Requirement.
Reproduce precisely the lines of the listing below, starting with the line that contains "NYLON, 0.75, 0.0)" and stopping after the line that contains "obj.parent = empty"; include nothing else.

Data provided.
_ _ _ _

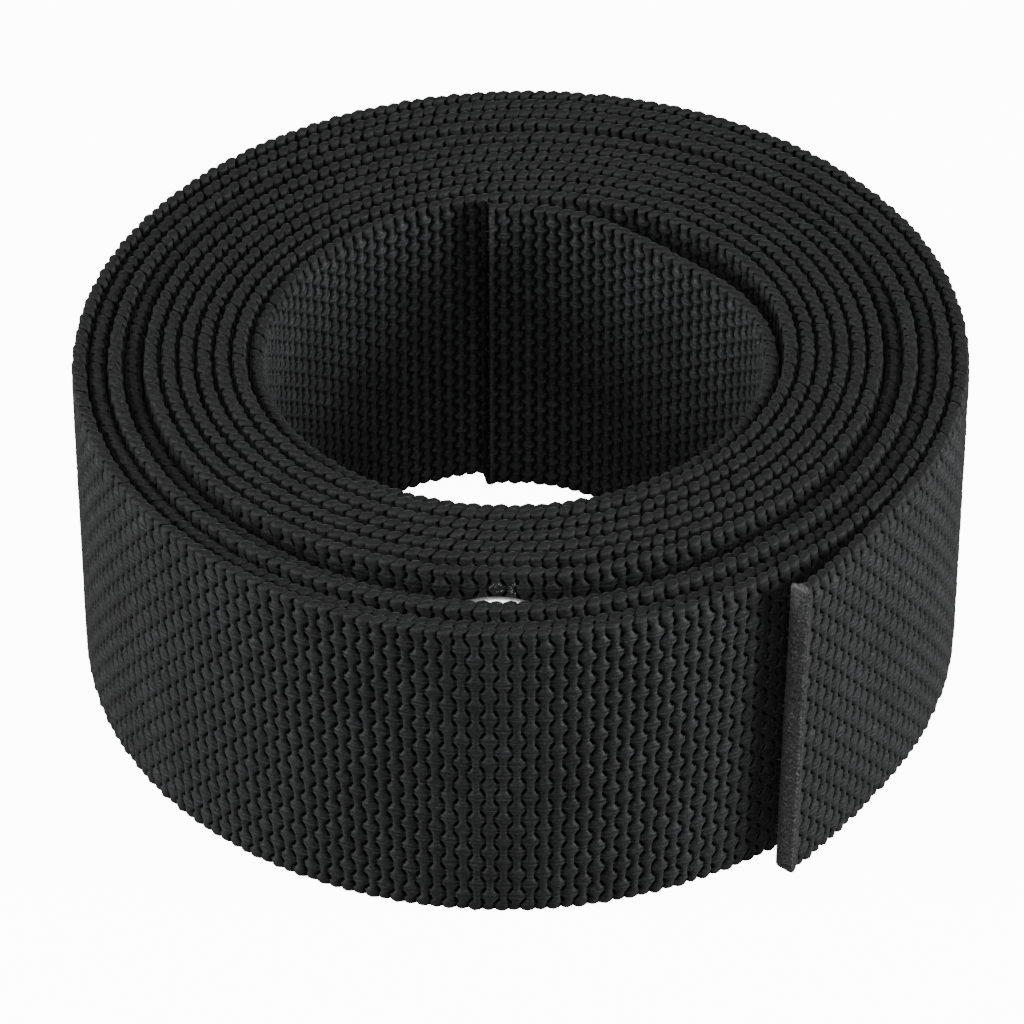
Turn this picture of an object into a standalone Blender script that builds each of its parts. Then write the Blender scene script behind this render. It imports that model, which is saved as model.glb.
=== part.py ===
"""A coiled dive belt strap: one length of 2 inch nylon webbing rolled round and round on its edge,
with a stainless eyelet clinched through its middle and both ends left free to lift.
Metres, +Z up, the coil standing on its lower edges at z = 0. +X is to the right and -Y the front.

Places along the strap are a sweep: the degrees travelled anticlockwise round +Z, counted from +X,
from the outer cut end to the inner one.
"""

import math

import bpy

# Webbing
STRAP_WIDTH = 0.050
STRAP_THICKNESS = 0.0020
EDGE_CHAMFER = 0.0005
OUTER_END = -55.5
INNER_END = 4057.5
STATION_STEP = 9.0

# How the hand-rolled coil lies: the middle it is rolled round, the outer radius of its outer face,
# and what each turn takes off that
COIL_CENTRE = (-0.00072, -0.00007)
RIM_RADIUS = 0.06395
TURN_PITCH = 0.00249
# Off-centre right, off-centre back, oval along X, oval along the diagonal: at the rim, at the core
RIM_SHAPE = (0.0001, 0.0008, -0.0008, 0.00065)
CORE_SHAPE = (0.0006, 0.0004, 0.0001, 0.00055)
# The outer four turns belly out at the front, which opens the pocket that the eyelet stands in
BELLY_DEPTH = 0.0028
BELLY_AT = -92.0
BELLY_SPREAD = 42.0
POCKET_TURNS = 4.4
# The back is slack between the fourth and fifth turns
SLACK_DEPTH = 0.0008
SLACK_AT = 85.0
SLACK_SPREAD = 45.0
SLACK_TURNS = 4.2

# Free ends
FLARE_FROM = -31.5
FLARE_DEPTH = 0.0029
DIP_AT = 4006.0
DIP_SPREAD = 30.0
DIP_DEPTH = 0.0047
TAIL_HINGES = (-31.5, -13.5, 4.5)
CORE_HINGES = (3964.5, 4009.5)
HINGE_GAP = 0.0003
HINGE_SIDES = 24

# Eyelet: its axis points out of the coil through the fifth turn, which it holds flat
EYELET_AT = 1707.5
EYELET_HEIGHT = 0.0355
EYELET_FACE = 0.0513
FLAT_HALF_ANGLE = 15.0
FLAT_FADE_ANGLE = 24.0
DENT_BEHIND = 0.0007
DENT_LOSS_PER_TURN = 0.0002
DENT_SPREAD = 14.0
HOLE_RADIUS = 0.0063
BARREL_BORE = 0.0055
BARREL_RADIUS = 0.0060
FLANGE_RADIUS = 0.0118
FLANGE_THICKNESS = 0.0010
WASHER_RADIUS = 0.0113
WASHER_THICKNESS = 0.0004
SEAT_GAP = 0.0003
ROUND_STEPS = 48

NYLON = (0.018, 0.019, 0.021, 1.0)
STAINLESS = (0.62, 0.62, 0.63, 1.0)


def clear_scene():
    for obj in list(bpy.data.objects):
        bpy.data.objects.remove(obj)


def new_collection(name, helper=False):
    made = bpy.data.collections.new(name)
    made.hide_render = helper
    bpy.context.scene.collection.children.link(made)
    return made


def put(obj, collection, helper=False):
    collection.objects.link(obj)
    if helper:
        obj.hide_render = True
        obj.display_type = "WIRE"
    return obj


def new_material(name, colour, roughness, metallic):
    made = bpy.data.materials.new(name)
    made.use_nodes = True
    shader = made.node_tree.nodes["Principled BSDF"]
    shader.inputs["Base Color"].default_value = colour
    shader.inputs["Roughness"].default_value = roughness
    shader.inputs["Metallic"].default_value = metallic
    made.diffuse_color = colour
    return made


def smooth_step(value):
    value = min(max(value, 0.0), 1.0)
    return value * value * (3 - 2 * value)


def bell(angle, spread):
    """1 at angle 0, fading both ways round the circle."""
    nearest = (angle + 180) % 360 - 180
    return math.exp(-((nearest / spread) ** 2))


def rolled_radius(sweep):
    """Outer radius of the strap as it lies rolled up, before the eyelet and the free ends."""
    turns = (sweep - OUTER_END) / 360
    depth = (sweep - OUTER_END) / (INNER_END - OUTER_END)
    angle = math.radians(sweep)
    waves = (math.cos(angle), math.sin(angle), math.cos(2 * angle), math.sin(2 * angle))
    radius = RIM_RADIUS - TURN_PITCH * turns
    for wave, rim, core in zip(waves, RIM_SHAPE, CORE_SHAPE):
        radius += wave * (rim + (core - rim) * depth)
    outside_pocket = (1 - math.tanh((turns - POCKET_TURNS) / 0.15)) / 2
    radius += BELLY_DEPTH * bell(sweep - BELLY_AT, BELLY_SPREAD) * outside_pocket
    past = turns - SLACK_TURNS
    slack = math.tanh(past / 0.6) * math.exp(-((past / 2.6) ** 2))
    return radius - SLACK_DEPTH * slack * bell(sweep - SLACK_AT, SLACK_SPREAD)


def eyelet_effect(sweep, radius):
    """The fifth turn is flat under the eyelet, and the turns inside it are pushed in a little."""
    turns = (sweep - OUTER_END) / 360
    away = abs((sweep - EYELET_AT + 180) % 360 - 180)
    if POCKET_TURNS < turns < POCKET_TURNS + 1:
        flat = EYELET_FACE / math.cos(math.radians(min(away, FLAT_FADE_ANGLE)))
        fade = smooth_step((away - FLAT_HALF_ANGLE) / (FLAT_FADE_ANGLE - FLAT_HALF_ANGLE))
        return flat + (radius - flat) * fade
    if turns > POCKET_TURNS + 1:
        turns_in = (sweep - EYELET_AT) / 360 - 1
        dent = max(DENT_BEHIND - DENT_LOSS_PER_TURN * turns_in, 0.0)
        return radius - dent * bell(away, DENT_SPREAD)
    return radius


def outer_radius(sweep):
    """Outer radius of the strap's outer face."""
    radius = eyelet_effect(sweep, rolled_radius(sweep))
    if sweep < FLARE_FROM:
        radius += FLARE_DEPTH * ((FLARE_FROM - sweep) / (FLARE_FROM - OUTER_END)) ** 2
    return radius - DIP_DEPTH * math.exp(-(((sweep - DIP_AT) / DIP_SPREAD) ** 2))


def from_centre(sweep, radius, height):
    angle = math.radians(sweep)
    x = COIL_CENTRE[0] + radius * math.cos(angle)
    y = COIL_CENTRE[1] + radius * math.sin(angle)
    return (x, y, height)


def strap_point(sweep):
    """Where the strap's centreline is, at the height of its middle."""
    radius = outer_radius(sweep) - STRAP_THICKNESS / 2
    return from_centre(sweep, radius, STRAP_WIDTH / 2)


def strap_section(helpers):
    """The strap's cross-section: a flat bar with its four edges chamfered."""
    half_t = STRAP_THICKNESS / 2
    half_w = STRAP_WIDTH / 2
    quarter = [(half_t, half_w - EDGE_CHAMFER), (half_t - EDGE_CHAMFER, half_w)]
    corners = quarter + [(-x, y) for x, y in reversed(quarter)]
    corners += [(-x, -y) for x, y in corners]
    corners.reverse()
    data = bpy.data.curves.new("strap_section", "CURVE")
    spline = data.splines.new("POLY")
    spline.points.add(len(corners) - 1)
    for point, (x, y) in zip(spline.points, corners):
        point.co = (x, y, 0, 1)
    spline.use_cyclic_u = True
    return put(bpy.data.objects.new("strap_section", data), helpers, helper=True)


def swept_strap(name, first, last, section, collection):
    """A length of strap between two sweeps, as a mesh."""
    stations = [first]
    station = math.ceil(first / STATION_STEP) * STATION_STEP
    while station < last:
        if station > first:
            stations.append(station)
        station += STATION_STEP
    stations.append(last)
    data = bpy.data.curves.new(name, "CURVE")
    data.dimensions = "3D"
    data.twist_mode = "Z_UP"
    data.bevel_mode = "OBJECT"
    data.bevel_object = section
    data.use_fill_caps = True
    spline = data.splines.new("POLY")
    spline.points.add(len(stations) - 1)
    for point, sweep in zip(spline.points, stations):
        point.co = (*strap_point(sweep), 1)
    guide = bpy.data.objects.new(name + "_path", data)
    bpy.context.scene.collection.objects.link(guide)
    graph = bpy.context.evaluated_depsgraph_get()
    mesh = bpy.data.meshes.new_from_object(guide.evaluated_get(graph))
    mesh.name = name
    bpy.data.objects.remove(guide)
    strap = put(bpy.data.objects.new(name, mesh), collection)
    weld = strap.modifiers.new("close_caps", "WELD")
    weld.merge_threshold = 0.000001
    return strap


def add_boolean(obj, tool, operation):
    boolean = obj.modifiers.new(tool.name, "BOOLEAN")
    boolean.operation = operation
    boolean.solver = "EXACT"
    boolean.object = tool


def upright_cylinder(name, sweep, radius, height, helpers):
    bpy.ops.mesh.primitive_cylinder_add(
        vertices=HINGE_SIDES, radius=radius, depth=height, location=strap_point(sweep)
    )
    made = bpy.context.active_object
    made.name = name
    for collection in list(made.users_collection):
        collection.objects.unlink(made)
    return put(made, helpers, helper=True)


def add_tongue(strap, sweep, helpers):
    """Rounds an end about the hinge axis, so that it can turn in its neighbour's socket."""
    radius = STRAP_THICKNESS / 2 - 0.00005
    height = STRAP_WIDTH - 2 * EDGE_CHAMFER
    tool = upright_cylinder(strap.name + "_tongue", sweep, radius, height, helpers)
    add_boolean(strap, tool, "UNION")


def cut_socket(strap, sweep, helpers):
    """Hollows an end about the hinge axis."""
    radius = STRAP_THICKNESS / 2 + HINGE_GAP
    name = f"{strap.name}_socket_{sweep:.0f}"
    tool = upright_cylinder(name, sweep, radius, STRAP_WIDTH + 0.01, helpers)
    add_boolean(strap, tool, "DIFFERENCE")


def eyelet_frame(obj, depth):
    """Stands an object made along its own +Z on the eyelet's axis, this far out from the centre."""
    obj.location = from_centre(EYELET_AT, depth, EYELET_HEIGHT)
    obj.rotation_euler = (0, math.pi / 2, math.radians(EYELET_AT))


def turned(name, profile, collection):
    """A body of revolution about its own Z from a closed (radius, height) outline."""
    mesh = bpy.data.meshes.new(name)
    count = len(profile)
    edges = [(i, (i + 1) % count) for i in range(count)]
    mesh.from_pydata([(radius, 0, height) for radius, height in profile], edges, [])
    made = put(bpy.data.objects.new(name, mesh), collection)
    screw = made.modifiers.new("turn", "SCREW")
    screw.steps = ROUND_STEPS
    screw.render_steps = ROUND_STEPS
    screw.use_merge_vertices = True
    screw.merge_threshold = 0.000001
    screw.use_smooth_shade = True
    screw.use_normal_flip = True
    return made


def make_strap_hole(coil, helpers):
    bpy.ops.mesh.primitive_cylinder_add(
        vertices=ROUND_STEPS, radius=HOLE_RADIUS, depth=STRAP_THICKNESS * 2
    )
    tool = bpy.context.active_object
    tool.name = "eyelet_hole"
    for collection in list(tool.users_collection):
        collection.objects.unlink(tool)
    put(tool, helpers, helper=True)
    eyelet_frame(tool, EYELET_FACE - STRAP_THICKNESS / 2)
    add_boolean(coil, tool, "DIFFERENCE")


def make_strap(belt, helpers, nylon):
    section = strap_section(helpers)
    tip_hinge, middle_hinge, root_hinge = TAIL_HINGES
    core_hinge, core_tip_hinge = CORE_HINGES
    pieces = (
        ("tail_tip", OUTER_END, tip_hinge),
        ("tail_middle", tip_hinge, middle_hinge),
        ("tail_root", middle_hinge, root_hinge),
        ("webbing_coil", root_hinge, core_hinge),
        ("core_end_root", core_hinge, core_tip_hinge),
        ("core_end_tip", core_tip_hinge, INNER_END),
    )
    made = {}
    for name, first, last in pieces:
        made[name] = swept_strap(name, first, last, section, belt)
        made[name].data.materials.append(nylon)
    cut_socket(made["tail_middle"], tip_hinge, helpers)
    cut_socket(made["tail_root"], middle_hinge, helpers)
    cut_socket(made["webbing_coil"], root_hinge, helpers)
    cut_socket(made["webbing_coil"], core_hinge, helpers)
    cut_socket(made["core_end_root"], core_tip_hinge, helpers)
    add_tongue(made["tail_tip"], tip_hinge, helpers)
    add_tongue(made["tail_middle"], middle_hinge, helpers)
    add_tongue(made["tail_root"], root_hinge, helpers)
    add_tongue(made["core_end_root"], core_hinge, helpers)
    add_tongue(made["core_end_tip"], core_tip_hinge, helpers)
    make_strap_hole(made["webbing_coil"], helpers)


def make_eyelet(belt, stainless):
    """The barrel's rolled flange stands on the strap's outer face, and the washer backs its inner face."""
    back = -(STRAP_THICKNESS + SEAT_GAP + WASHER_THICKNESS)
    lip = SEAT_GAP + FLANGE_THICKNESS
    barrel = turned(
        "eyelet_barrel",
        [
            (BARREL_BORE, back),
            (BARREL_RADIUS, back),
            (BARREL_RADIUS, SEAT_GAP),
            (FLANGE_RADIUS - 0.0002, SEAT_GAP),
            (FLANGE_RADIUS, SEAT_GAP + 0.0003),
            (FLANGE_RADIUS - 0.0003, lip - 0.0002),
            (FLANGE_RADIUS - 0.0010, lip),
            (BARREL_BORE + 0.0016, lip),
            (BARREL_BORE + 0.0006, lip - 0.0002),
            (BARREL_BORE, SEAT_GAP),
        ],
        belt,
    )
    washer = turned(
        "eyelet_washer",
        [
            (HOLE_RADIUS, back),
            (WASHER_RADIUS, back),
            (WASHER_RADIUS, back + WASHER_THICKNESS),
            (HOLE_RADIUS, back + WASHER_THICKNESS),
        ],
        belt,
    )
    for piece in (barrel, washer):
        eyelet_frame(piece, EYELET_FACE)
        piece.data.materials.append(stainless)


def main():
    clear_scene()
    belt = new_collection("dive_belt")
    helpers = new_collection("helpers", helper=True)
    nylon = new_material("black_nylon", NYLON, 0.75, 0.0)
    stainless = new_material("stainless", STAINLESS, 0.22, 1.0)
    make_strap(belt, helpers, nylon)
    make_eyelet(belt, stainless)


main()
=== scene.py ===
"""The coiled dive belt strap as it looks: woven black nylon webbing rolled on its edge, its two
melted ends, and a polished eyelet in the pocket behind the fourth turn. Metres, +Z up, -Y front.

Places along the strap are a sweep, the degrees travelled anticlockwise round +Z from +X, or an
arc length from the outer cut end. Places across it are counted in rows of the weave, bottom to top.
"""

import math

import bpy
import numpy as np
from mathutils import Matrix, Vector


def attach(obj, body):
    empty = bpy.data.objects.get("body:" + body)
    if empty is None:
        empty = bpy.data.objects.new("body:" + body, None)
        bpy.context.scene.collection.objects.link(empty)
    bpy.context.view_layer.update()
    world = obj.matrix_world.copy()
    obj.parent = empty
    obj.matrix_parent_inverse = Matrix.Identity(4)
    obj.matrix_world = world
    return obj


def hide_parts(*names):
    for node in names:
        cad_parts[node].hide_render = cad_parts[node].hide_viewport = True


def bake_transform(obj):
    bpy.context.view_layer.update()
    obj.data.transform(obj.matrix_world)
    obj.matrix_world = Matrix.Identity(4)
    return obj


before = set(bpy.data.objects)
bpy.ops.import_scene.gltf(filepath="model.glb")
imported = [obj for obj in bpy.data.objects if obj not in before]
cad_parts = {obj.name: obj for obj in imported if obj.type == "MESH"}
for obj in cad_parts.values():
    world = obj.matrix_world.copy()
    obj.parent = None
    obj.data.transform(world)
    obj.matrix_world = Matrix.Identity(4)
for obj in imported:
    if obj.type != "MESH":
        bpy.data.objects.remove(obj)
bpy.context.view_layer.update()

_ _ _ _

Response.
    nylon = new_material("black_nylon", NYLON, 0.75, 0.0)
    stainless = new_material("stainless", STAINLESS, 0.22, 1.0)
    make_strap(belt, helpers, nylon)
    make_eyelet(belt, stainless)


main()
=== scene.py ===
"""The coiled dive belt strap as it looks: woven black nylon webbing rolled on its edge, its two
melted ends, and a polished eyelet in the pocket behind the fourth turn. Metres, +Z up, -Y front.

Places along the strap are a sweep, the degrees travelled anticlockwise round +Z from +X, or an
arc length from the outer cut end. Places across it are counted in rows of the weave, bottom to top.
"""

import math

import bpy
import numpy as np
from mathutils import Matrix, Vector


def attach(obj, body):
    empty = bpy.data.objects.get("body:" + body)
    if empty is None:
        empty = bpy.data.objects.new("body:" + body, None)
        bpy.context.scene.collection.objects.link(empty)
    bpy.context.view_layer.update()
    world = obj.matrix_world.copy()
    obj.parent = empty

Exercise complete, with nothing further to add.